The study group, made up of 10 prominent Republicans and Democrats and co-chaired by former secretary of state James A. Baker III and former chairman of the House International Relations Committee Lee H. Hamilton, has opted to take a wide regional view of the Iraq crisis during its eight-month investigation. Its approach is broader than the White House review.
"Republican or Democrats, when the members got their teeth into this early on, they were really seriously unnerved by what they found -- by the scope and intractability of what is happening in Iraq," said an expert adviser to the panel.
The panel, which began meetings in April, will almost certainly urge significant change, if not radical steps. In papers written for the study group by expert advisers, a "stay the course" option with only minor fixes had been rejected by September. So had the "al-Qaeda" option that would narrow the U.S. military mission to combating foreign fighters and al-Qaeda in Iraq and end pursuit of Iraqi insurgents, according to several of the 40 U.S. experts advising the commission.
A "full-fledged victory" option and a "quick cut-and-run" option were never on the table because neither was considered viable, the sources added.
Two other options were debated by experts orally and in writing for the panel and are still on the table.
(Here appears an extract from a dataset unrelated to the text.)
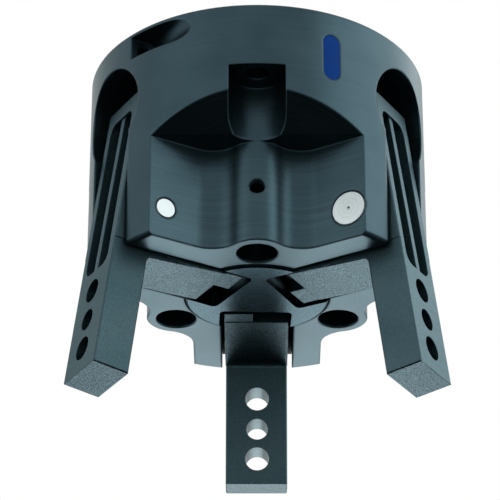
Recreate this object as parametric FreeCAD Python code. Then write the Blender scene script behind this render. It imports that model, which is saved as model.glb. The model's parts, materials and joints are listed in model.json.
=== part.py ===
import FreeCAD, Part
import math
import os

# Pneumatic angular gripper, three fingers on a round body. All sizes in mm.
# z = 0 is the mounting face, the fingers hang down (-z). The parts are placed
# as they stand with the gripper fully open. The three fingers point to 90, 210
# and 330 degrees around z; everything for one finger is built at +Y and turned.

V = FreeCAD.Vector
AXIS = V(0, 0, 1)
FINGERS = ("back", "left", "right")

# Across: the hinges and the mounting holes are set in from the outside
body_r = 46.0
hinge_inset = 8.55
hinge_y = body_r - hinge_inset
mount_inset = 5.0
mount_circle = body_r - mount_inset
mount_hole_r = 3.3
locate_inset = 8.0
locate_circle = body_r - locate_inset
locate_r = 3.0
locate_depth = 8.0

# Across: the width of the finger slots sets the cross pins, these set the
# driver, and the screws go round its bore, with the cylinder inside them
slot_half = 9.8
driver_slot_gap = 0.05
driver_slot_half = slot_half - driver_slot_gap
cross_hold = 3.25
cross_half = driver_slot_half + cross_hold
cross_apart = 5.2
cross_y = round((cross_half + cross_apart) / math.tan(math.radians(60)), 1)
cross_cover = 2.5
driver_r = round(math.hypot(cross_y, cross_half) + cross_cover, 1)
driver_gap = 0.3
driver_bore_r = driver_r + driver_gap
bore_web = 0.6
counterbore_r = 5.4
screw_circle = driver_bore_r + bore_web + counterbore_r
screw_inset = 5.5
cyl_r = screw_circle - screw_inset
cover_rim = 5.5
cover_seat_r = screw_circle + cover_rim

# How far the hinges turn and the piston travels
open_angle = 7.8
close_past = 3.0
swing = open_angle + close_past
lever_arm = hinge_y - cross_y
stroke = round(2 * lever_arm * math.tan(math.radians(swing / 2)), 1)

# Down the middle: cover, piston, wall, driver, hinges, underside
cover_t = 7.9
cover_sunk = 0.1
cover_seat_z = -cover_t - cover_sunk
spigot_h = 4.2
spigot_end = cover_seat_z - spigot_h
room_above_piston = 1.2
piston_top = spigot_end - stroke - room_above_piston
piston_h = 10.7
piston_bottom = piston_top - piston_h
room_under_piston = 0.8
cyl_floor = piston_bottom - room_under_piston
wall_t = 8.0
wall_floor = cyl_floor - wall_t
room_over_driver = 0.3
driver_top = wall_floor - stroke - room_over_driver
driver_plate_t = 4.6
driver_plate_bottom = driver_top - driver_plate_t
hinge_drop = 7.0
hinge_z = driver_plate_bottom - hinge_drop
hinge_up = 9.0
body_h = hinge_up - hinge_z
cross_z = hinge_z - lever_arm * math.tan(math.radians(swing / 2))

# Body
body_bottom_chamfer = 1.0
body_top_chamfer = 0.5
body_edge = 0.25
ear_thickness = 7.9
ear_out = slot_half + ear_thickness
arch_r = 13.2
arch_z = -20.8
arch_back = 7.25
arch_floor = hinge_y - arch_back
lever_room_over = 12.0
lever_room_top = hinge_z + lever_room_over
lever_room_back = 4.5
lever_room_in = cross_y + lever_room_back

# Pocket between two ears
pocket_roof = -34.7
boss_r = 8.0
valley_r = 8.0
channel_w = 15.0
channel_top = -18.5
side_thread_core_r = 2.1
side_thread_up = 6.8
side_thread_z = hinge_z + side_thread_up

# Cover screws
cover_screw_r = 3.0
cover_screw_hole_r = 3.3
cover_screw_head_r = 5.0
cover_screw_head_h = 6.0
cover_screw_hex = 5.0
cover_screw_len = 36.0
cover_screw_seat = -40.0
cover_screw_socket = 3.2
cover_screw_edge = 0.4

# Air port
port_floor_angle = 121.0
port_half_h = 3.5
port_z = -4.8
port_start = 222.4
port_width = 8.1
port_core_r = 2.1
port_depth = 6.5

# Name plate
plate_angle = 25.4
plate_w = 4.8
plate_h = 13.6
plate_z = -13.9
plate_t = 0.5
plate_sunk = 0.05
plate_gap = 0.06

# Jaw, given in the position with its finger upright
finger_set_in = 0.95
finger_in = hinge_y - finger_set_in
finger_t = 10.1
finger_out = finger_in + finger_t
jaw_top_up = 4.1
jaw_top = arch_z + jaw_top_up
finger_below = 36.3
finger_end = -body_h - finger_below
thrust_ccw = 0.75
thrust_cw = 1.15
thrust_gap = 0.1
lever_ccw = slot_half - thrust_ccw - thrust_gap
lever_cw = slot_half - thrust_cw - thrust_gap
flank_step_ccw = 0.25
flank_step_cw = 0.20
finger_ccw = lever_ccw - flank_step_ccw
finger_cw = lever_cw - flank_step_cw
flank_step_up = 1.0
flank_step_z = -body_h + flank_step_up
under_corner_drop = 1.4
under_corner_z = -body_h - under_corner_drop
under_round = 1.6
nose_past_pin = 1.0
nose_long_y = cross_y - nose_past_pin
nose_cut_back = 3.75
nose_short_y = cross_y + nose_cut_back
nose_step_w = 1.2
nose_drop = 0.2
nose_under = -body_h - nose_drop
seam_drop = 0.2
seam_z = nose_under - seam_drop
jaw_edge = 0.3
lever_top_up = 4.4
lever_top_z = hinge_z + lever_top_up
arm_round = 6.0
hinge_boss_r = 8.4
face_pocket_half = 6.2
face_pocket_top_rim = 4.4
face_pocket_top = jaw_top - face_pocket_top_rim
face_pocket_below = 4.2
face_pocket_bottom = under_corner_z - face_pocket_below
face_pocket_round = 3.0
face_pocket_depth = 3.4
rib_t = 1.6
rib_drop = 1.8
screw_hole_r = 3.3
pin_hole_r = 3.0
upper_hole_up = 24.5
pin_hole_up = 15.75
lower_hole_up = 7.2
hub_bore_r = 4.5
journal_r = 3.5
run_gap = 0.02
bush_flange_r = 7.0
bush_len = 7.0
pin_head_r = 5.0
pin_tail_r = 3.0
pin_sink = 0.1
pin_chamfer = 0.4
pin_mark_r = 0.5

# Driver with its cross pins
driver_angle = 2.4
driver_proud = 0.6
driver_bottom = -body_h - driver_proud
driver_slot_past = 3.3
driver_slot_end = cross_y - driver_slot_past
driver_slot_round = 1.5
driver_edge = 0.5
cross_r = 2.5
cross_edge = 0.3
fork_play = 0.1
fork_end = 4.0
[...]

One is the "stability first" option, which would focus on military efforts to secure Baghdad and on political efforts to broker ethnic and religious reconciliation. But it would lower expectations about a democratic Iraq. The second is the "redeploy and contain" option involving a phased withdrawal of U.S. troops while maintaining a commitment to contain terrorists.
But these options may also get tossed for an even broader plan, because the 10 commissioners will write their own report. Baker, who organized the 1993 Madrid peace conference, has often talked about the need to revive Arab-Israeli peace efforts to regain U.S. credibility and change the region's volatile dynamics.
In contrast, the new White House initiative involves fine-tuning what is already in place. Repeatedly burned by expectations, the Bush administration is heavily focused on what is doable in the next 18 months, with an eye toward the 2008 presidential election, according to sources familiar with discussions.
The White House is still prepared to back up Iraqi Prime Minister Nouri al-Maliki, despite growing criticism of his performance as weak. But U.S. officials want him to take bolder steps on disarming militias to prevent a civil war and on reconciliation among the three major ethnic and religious factions to undermine the insurgency.
Officials say the State Department's Iraq coordinator, David Satterfield, gave the clearest indication of administration thinking in testimony before the Senate Armed Services Committee last week. "There is no question that, if levels of sectarian violence, if the growth of militias are not addressed and brought down significantly, that the chances of a political resolution are significantly diminished," he said.
Satterfield, who served as deputy in charge of mission in Baghdad, also said the Iraqi government must "establish consequences for bad actions, whether those actions are abuse of human rights or financial corruption, both of which sap the fabric of Iraqi society and the Iraqi state. There, much, much more needs to be done."
But Satterfield also dismissed prospects of a broad new overture bringing in Iran and Syria. Syria has already made several choices casting its fate with "the forces of violence and extremism." Dialogue with Iran has long been on the table, although the timing is "under review," he said.
In contrast, Baker met with Iranian and Syrian officials to discuss their possible roles in stabilizing Iraq.
The administration launched its review to bring together projects underway in diverse agencies, but it also did not want to be in a position of having to accept the Baker-Hamilton recommendations without alternatives. By pulling together its own revisions, it will also demonstrate that Bush is neither conceding failure in Iraq nor ceding control of his most ambitious foreign policy goal to an outside panel, according to sources familiar with administration thinking.
Members of the Iraq Study Group welcomed the White House decision, which they see in part as a response to the group's existence, sources said.
Yet with the rapidly deteriorating situation in Iraq, there is growing concern among U.S. expert advisers to the study group as well as among Iraqis that the reviews may be coming too late to turn the situation around -- at least before the 2008 elections.
"It's not clear that there will still be time to fix Iraq by the time the options are delivered," said one expert who advised the Iraqi Study Group and served in Iraq.